* DATA SEGMENT:
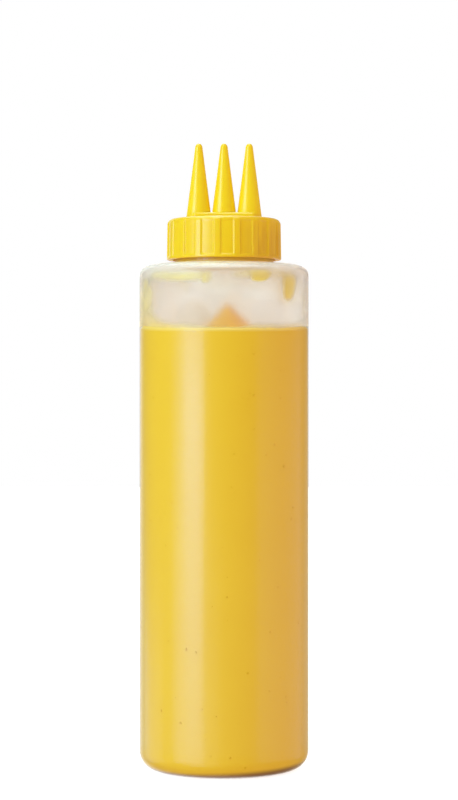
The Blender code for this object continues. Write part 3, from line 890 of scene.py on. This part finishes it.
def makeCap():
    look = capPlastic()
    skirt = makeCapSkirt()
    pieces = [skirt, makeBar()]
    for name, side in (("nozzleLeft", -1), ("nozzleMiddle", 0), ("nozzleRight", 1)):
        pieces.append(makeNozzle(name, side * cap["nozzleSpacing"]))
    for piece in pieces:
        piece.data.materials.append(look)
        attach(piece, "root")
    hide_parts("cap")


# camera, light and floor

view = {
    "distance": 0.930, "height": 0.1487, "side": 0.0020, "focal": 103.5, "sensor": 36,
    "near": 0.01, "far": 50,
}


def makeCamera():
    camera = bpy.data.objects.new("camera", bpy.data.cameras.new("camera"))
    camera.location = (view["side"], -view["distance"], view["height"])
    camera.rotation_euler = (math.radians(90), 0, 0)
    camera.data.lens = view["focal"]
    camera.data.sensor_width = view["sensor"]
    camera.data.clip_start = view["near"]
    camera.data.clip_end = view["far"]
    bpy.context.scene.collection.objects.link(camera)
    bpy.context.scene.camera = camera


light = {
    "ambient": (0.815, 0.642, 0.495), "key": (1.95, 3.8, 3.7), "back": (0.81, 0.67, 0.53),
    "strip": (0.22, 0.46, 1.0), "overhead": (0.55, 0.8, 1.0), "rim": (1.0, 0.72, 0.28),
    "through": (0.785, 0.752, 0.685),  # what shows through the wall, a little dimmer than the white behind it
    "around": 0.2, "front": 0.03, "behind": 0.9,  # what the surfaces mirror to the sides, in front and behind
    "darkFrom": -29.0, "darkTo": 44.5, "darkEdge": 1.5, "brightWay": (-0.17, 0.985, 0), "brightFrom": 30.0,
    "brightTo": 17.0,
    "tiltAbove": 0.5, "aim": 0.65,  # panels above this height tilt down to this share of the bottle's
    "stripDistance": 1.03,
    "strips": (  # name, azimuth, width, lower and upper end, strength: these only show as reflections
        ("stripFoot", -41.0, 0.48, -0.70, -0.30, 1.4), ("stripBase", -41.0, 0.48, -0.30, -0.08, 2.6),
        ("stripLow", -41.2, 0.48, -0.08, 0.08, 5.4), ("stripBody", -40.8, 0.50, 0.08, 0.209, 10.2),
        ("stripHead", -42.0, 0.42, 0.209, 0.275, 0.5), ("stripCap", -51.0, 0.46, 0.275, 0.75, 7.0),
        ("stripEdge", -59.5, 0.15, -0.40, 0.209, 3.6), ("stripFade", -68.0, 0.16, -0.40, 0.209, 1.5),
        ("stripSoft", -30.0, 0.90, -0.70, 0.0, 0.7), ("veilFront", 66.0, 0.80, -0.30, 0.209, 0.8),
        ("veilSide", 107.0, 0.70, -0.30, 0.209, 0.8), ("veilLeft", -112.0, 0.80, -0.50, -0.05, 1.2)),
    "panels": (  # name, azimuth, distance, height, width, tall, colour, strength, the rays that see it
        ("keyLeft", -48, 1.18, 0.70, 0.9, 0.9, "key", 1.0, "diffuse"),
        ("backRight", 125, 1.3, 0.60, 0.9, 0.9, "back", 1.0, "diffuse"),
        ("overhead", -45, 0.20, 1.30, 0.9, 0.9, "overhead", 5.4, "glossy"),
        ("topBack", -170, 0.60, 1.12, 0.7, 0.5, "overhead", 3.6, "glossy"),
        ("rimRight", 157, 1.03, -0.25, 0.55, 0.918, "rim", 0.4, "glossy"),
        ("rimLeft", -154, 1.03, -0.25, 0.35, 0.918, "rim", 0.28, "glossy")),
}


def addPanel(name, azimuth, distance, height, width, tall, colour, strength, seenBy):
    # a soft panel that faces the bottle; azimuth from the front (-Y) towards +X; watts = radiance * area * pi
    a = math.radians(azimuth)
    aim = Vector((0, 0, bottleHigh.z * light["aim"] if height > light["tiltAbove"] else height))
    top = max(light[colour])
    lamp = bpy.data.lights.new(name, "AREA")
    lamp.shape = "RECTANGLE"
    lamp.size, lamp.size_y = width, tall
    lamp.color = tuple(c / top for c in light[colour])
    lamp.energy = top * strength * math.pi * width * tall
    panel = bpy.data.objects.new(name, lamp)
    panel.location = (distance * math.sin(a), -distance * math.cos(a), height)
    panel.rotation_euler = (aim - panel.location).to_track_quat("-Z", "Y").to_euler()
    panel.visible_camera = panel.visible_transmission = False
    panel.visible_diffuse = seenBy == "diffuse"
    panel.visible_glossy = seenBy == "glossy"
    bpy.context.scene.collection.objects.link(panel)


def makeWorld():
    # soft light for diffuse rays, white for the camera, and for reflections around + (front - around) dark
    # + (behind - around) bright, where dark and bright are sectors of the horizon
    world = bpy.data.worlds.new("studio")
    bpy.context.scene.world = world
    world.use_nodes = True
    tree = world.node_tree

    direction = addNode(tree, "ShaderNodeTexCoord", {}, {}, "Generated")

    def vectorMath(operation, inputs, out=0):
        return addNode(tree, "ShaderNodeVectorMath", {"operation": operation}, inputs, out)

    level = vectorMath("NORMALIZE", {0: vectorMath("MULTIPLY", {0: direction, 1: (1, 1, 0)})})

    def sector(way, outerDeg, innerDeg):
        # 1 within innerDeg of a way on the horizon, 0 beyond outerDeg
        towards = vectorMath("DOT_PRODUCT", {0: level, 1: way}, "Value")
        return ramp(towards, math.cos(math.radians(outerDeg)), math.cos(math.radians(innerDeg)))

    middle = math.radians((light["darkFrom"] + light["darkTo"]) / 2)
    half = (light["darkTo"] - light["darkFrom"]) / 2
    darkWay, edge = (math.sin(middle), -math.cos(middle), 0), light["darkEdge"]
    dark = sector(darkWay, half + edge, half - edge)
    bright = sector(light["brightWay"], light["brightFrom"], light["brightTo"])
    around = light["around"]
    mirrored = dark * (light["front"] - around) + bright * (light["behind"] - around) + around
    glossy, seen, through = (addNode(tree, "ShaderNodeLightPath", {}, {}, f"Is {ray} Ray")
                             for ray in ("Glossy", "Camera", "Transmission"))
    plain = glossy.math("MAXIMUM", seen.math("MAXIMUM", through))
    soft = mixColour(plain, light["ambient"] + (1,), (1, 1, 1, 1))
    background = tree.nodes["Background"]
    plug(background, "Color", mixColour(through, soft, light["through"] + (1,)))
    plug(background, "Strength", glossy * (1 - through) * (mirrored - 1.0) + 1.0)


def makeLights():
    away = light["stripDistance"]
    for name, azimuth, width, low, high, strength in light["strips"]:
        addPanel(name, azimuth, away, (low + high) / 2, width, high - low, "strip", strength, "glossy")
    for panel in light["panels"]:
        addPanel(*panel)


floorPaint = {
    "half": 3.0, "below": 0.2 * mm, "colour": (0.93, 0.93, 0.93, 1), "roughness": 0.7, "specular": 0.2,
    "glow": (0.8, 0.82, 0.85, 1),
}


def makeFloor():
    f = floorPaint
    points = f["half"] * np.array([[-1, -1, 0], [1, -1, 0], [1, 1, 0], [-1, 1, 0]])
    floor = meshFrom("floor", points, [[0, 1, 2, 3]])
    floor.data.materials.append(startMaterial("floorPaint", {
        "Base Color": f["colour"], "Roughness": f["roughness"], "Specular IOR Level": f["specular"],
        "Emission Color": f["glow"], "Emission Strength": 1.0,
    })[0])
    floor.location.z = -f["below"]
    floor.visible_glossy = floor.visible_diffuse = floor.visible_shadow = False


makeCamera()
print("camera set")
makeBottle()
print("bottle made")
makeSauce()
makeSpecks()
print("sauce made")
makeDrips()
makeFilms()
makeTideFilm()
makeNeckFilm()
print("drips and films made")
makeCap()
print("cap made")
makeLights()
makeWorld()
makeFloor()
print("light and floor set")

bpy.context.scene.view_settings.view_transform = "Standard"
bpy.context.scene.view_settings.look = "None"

* WHAT IS REQUIRED:
Everything from the first line above through the line that contains "bpy.context.scene.camera = camera" should be duplicated exactly, please, and nothing beyond it.

* RESULT OF THE TASK:
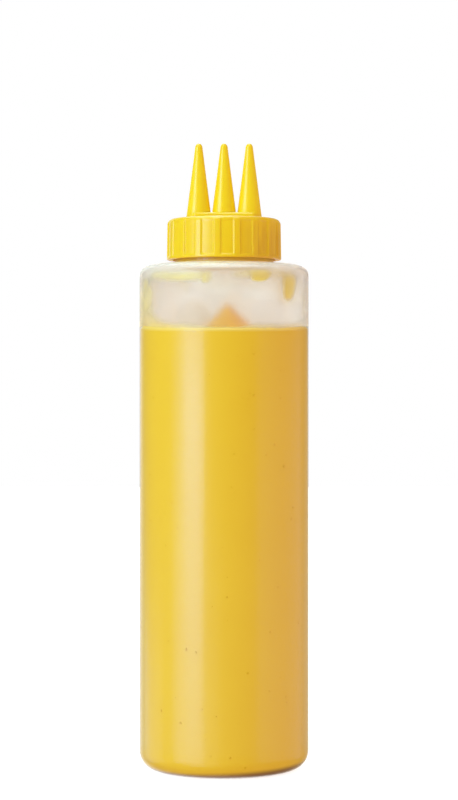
The Blender code for this object continues. Write part 3, from line 890 of scene.py on. This part finishes it.
def makeCap():
    look = capPlastic()
    skirt = makeCapSkirt()
    pieces = [skirt, makeBar()]
    for name, side in (("nozzleLeft", -1), ("nozzleMiddle", 0), ("nozzleRight", 1)):
        pieces.append(makeNozzle(name, side * cap["nozzleSpacing"]))
    for piece in pieces:
        piece.data.materials.append(look)
        attach(piece, "root")
    hide_parts("cap")


# camera, light and floor

view = {
    "distance": 0.930, "height": 0.1487, "side": 0.0020, "focal": 103.5, "sensor": 36,
    "near": 0.01, "far": 50,
}


def makeCamera():
    camera = bpy.data.objects.new("camera", bpy.data.cameras.new("camera"))
    camera.location = (view["side"], -view["distance"], view["height"])
    camera.rotation_euler = (math.radians(90), 0, 0)
    camera.data.lens = view["focal"]
    camera.data.sensor_width = view["sensor"]
    camera.data.clip_start = view["near"]
    camera.data.clip_end = view["far"]
    bpy.context.scene.collection.objects.link(camera)
    bpy.context.scene.camera = camera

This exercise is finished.